◆ Work instructions: Take each line that has the word "from" and return it.

◆ Material:
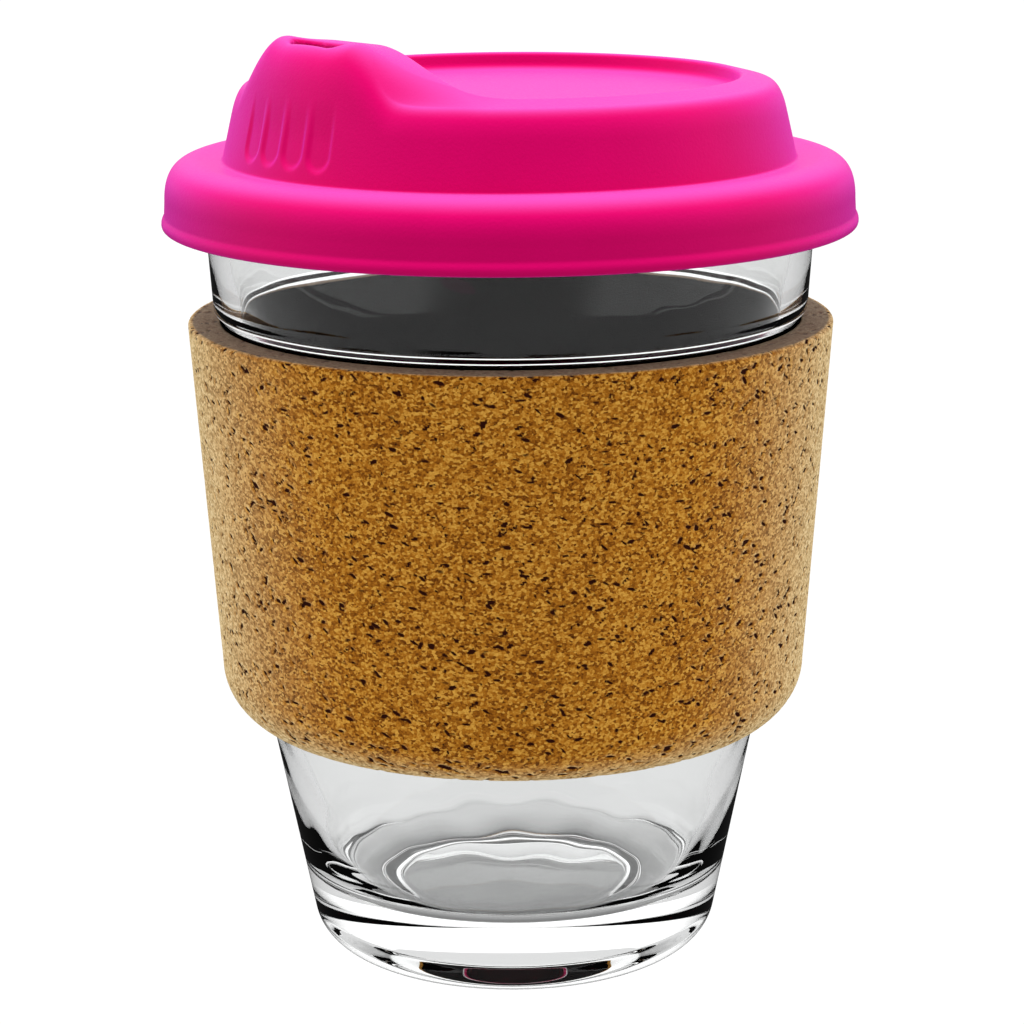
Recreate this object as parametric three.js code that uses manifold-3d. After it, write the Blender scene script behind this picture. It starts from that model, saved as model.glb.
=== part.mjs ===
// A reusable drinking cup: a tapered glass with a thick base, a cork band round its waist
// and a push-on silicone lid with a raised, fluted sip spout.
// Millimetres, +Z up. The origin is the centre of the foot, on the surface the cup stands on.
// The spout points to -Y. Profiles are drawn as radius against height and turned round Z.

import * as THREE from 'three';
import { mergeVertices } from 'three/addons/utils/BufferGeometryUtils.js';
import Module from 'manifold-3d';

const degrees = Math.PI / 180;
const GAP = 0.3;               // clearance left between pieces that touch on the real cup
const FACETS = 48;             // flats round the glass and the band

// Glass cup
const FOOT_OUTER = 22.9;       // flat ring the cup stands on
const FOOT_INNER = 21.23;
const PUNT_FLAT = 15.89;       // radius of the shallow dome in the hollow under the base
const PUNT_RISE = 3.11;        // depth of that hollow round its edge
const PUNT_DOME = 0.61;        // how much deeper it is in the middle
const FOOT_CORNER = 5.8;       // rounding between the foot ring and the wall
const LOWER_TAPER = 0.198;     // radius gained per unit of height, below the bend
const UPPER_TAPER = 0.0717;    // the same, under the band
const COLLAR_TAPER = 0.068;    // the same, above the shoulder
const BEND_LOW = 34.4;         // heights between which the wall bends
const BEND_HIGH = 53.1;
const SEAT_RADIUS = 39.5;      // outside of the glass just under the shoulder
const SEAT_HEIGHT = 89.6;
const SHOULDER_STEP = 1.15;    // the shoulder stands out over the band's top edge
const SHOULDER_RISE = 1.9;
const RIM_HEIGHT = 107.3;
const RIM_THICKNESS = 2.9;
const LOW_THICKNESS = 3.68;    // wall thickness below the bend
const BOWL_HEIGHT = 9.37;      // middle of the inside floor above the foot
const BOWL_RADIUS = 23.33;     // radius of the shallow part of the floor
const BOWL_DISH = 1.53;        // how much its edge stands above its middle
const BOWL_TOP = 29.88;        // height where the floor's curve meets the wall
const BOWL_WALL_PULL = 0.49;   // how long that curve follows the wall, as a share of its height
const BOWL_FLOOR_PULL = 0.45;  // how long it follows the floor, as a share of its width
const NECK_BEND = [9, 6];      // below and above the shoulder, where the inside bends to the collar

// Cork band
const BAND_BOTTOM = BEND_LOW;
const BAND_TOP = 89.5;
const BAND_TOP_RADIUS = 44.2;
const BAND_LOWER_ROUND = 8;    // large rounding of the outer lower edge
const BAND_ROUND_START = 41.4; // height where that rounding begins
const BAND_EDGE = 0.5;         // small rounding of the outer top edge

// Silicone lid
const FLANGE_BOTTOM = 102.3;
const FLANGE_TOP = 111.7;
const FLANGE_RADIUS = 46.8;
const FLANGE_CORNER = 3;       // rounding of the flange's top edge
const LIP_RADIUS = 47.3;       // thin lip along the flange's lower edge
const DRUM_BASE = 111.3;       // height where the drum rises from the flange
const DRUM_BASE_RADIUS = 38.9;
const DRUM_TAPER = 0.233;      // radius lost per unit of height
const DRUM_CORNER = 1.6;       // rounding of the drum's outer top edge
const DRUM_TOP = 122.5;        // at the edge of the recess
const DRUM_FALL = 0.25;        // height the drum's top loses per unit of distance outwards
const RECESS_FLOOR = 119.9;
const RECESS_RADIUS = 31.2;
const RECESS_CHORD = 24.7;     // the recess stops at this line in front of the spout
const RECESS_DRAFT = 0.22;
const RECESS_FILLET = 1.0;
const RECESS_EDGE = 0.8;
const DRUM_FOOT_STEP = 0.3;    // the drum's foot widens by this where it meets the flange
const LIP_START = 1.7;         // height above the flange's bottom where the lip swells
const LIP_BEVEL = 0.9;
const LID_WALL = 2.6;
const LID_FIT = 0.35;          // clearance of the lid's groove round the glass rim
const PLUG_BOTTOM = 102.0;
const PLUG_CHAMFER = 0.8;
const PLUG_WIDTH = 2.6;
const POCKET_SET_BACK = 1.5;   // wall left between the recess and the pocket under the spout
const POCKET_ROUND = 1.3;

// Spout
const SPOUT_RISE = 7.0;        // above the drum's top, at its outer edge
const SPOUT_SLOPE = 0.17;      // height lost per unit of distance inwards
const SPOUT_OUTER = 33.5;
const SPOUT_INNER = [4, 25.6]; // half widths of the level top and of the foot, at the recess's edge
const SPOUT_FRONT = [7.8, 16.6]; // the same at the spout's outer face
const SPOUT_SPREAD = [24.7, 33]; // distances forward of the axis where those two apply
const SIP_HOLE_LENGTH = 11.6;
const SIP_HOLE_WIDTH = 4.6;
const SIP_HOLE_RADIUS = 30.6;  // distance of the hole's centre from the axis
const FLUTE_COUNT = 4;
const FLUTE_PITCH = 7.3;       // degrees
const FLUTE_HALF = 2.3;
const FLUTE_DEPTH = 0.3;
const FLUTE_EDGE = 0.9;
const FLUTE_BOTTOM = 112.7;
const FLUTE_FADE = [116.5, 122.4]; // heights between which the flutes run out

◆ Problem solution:
Recreate this object as parametric three.js code that uses manifold-3d. After it, write the Blender scene script behind this picture. It starts from that model, saved as model.glb.
import * as THREE from 'three';
import { mergeVertices } from 'three/addons/utils/BufferGeometryUtils.js';
import Module from 'manifold-3d';
const DRUM_BASE = 111.3;       // height where the drum rises from the flange
const SIP_HOLE_RADIUS = 30.6;  // distance of the hole's centre from the axis